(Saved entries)
------------------------------------------------
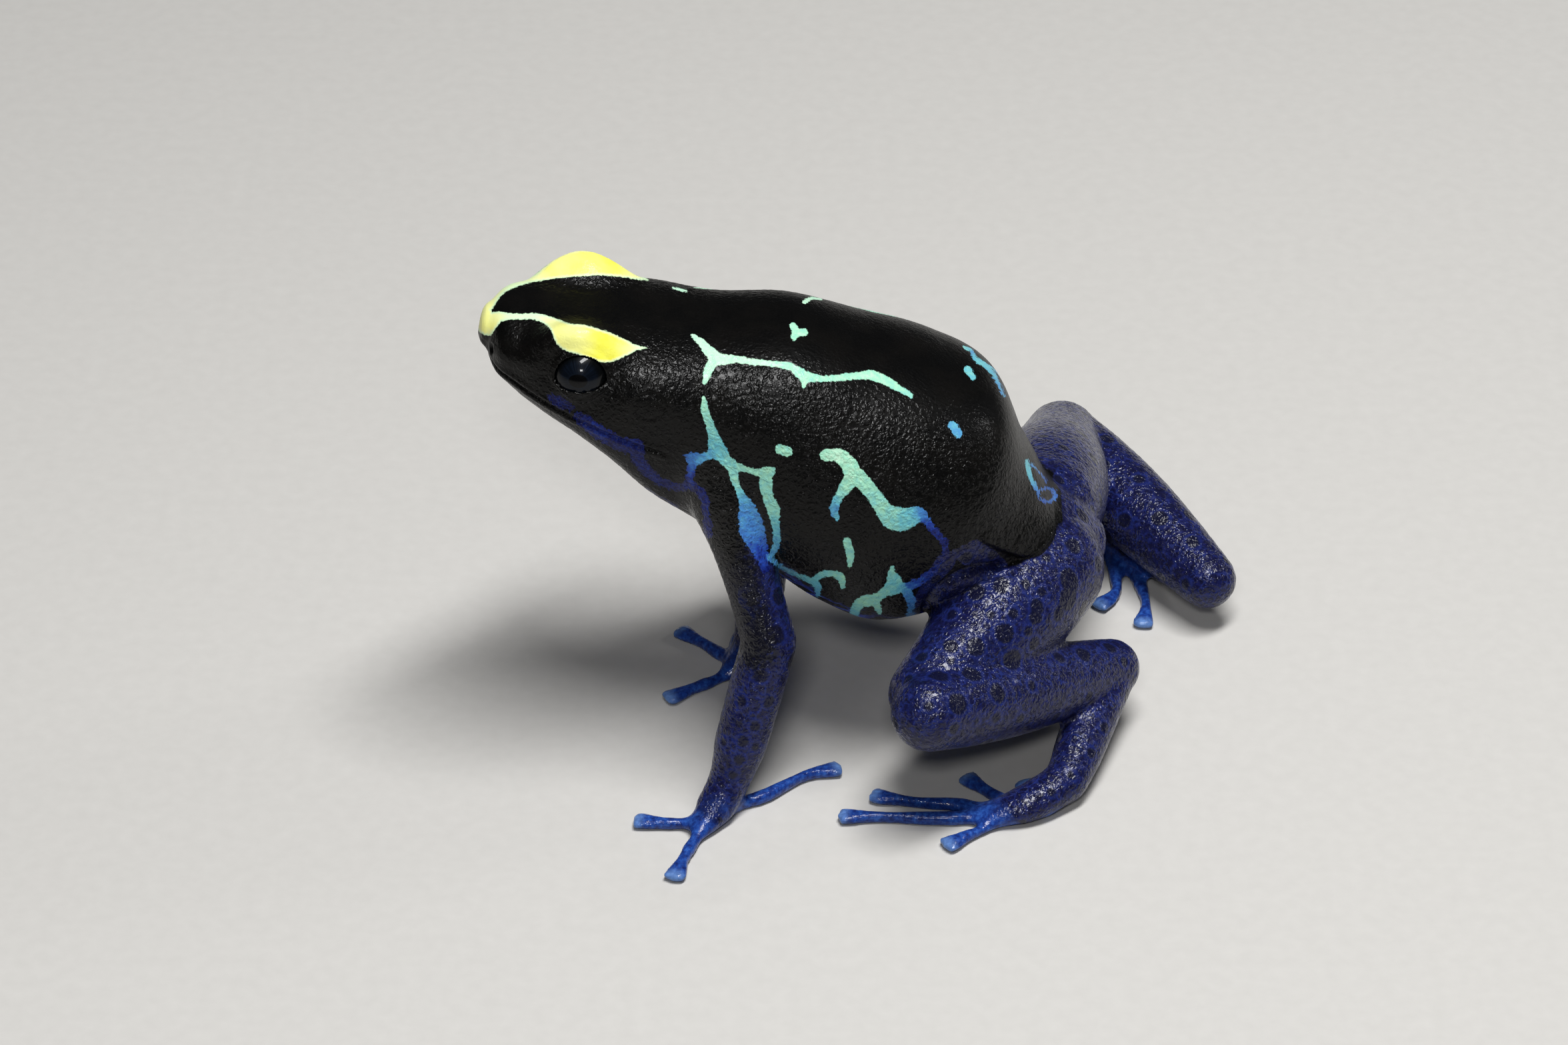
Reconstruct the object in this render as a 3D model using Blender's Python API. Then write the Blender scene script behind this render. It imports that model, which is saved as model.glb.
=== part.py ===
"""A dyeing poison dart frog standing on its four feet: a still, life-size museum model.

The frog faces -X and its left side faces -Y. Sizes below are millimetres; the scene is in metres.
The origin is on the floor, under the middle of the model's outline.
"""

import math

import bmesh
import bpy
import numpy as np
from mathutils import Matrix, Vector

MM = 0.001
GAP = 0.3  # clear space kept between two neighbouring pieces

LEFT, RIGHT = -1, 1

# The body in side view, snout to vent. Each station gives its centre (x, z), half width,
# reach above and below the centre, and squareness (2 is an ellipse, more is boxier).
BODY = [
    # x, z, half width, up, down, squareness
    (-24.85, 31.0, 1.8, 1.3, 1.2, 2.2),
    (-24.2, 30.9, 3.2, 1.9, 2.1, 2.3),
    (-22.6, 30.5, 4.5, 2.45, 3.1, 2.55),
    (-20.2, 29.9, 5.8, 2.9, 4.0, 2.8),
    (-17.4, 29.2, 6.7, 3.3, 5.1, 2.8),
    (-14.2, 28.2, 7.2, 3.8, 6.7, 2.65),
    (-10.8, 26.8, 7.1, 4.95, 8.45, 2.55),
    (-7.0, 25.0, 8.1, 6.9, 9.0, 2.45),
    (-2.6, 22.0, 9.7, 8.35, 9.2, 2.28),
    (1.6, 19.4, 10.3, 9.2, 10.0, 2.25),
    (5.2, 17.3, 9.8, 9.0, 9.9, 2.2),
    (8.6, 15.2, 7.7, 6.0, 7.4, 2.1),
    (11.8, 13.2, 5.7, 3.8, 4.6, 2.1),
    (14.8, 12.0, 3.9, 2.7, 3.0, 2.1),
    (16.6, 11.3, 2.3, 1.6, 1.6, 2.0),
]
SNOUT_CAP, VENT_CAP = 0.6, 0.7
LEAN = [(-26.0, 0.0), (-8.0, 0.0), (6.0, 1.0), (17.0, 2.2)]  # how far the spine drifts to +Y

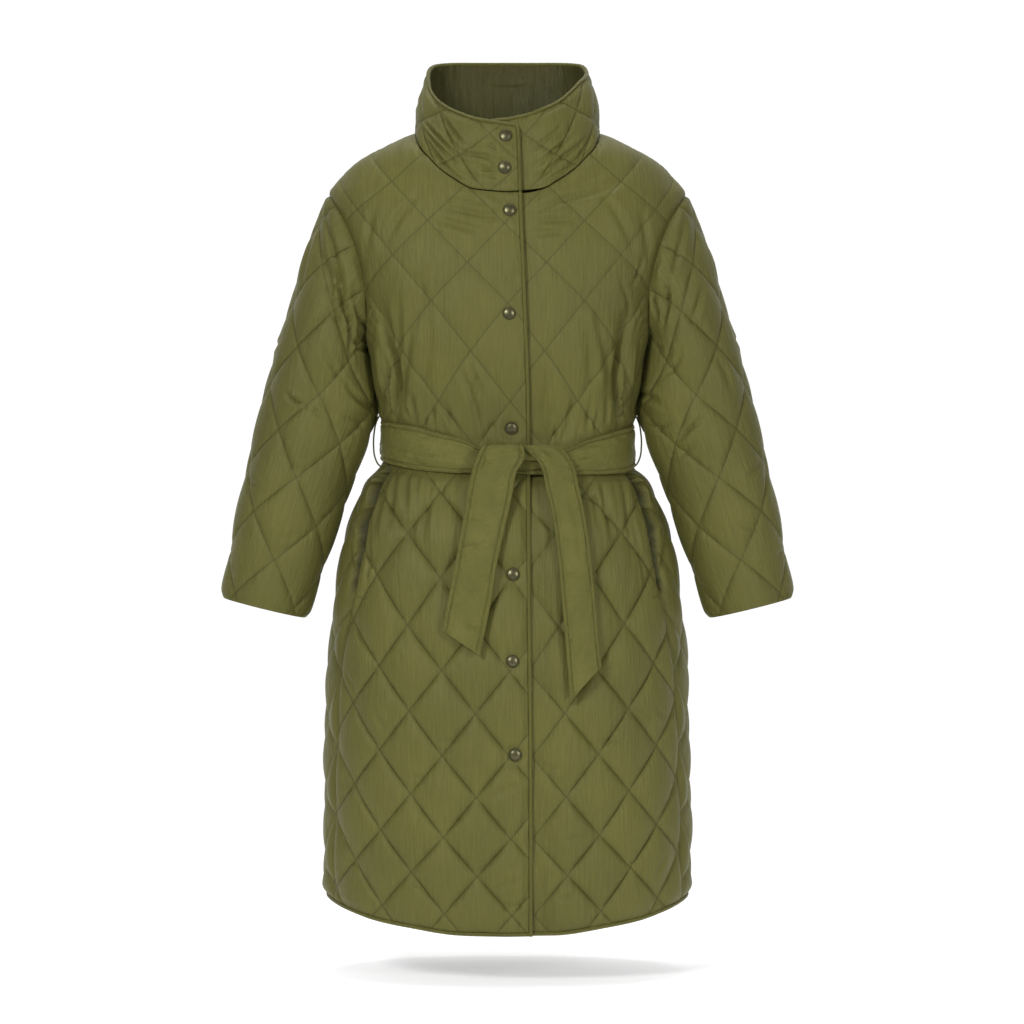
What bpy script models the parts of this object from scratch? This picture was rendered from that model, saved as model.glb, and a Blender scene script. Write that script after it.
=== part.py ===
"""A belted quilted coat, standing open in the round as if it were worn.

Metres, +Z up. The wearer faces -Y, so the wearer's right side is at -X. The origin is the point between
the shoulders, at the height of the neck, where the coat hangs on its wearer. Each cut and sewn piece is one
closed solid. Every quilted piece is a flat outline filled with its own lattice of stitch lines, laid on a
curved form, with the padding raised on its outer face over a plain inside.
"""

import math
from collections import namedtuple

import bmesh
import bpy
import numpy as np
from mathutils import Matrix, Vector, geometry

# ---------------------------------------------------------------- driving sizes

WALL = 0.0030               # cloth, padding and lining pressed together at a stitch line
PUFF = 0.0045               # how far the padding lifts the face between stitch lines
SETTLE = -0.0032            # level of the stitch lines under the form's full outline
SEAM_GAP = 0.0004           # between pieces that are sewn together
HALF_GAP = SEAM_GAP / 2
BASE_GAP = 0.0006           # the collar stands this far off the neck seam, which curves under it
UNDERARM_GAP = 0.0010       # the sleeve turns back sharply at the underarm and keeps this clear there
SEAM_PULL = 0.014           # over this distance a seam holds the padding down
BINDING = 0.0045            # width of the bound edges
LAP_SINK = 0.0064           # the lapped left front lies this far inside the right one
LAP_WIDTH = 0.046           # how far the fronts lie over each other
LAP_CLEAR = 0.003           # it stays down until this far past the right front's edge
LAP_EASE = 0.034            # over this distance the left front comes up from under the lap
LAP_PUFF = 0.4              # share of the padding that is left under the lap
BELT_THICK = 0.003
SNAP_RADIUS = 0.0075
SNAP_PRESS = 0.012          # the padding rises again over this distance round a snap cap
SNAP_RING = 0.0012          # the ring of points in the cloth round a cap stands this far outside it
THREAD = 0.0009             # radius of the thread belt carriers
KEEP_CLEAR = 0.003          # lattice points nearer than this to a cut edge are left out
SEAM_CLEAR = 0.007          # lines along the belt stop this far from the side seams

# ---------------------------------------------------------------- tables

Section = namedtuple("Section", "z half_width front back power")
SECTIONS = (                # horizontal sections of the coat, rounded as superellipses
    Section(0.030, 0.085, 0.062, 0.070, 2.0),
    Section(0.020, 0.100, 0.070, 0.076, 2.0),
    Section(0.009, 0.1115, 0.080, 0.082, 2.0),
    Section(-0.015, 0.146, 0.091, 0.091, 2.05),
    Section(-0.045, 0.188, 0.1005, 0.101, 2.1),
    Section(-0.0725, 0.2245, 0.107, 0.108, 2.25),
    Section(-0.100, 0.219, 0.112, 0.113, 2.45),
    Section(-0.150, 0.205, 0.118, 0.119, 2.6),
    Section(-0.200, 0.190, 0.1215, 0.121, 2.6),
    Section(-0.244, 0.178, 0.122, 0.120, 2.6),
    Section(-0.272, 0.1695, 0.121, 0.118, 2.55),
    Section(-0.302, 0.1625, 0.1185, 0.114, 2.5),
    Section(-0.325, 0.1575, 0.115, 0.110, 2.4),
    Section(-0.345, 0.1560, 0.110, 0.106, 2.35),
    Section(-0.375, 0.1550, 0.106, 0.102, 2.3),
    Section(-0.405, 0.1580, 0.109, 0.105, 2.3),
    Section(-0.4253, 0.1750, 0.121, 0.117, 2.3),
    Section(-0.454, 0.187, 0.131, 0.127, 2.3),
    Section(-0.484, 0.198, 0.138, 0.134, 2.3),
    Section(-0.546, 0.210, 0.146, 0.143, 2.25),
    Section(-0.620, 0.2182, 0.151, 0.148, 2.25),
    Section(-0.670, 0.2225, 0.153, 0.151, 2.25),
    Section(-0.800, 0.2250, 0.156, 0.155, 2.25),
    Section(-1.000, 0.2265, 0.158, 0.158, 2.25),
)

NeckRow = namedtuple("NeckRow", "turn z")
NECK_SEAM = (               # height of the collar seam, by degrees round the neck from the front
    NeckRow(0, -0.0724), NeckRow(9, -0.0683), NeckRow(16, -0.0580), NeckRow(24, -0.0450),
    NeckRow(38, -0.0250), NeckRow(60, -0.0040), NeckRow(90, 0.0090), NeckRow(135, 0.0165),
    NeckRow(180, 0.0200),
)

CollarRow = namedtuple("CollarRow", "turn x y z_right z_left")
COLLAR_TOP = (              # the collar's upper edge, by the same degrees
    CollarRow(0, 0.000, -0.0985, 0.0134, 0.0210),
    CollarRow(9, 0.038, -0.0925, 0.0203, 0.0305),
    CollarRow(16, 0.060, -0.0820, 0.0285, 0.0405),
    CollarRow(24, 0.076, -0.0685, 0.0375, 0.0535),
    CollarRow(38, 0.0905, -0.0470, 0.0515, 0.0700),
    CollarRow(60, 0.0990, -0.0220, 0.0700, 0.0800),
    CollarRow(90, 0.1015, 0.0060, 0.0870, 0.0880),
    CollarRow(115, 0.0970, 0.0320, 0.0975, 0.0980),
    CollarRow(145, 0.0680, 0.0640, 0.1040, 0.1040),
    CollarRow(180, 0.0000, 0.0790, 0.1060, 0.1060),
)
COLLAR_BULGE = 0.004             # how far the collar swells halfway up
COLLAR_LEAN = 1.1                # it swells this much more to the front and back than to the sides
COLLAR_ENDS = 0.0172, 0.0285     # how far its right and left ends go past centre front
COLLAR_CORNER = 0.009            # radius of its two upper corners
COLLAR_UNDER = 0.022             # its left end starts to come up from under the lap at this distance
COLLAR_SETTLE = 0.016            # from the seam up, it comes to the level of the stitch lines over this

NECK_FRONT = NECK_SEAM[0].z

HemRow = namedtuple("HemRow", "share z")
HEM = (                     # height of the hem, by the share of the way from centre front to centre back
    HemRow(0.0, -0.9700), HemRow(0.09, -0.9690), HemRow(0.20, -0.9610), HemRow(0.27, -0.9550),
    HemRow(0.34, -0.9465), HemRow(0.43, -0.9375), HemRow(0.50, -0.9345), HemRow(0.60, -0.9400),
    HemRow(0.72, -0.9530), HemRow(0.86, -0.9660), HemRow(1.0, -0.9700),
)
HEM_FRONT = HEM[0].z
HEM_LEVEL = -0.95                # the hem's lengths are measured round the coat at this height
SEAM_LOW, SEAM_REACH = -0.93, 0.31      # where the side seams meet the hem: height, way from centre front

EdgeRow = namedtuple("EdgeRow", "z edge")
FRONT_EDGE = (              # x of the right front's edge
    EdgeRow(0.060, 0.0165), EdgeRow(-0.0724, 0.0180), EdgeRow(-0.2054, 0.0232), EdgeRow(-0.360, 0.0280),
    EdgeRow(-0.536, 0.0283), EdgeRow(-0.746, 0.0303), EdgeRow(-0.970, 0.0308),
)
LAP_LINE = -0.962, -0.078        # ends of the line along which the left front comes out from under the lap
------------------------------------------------
PROMPT:
Give the number of lines in the listing above that contain "scene", and nothing else.

OUTPUT OF THE EXERCISE:
3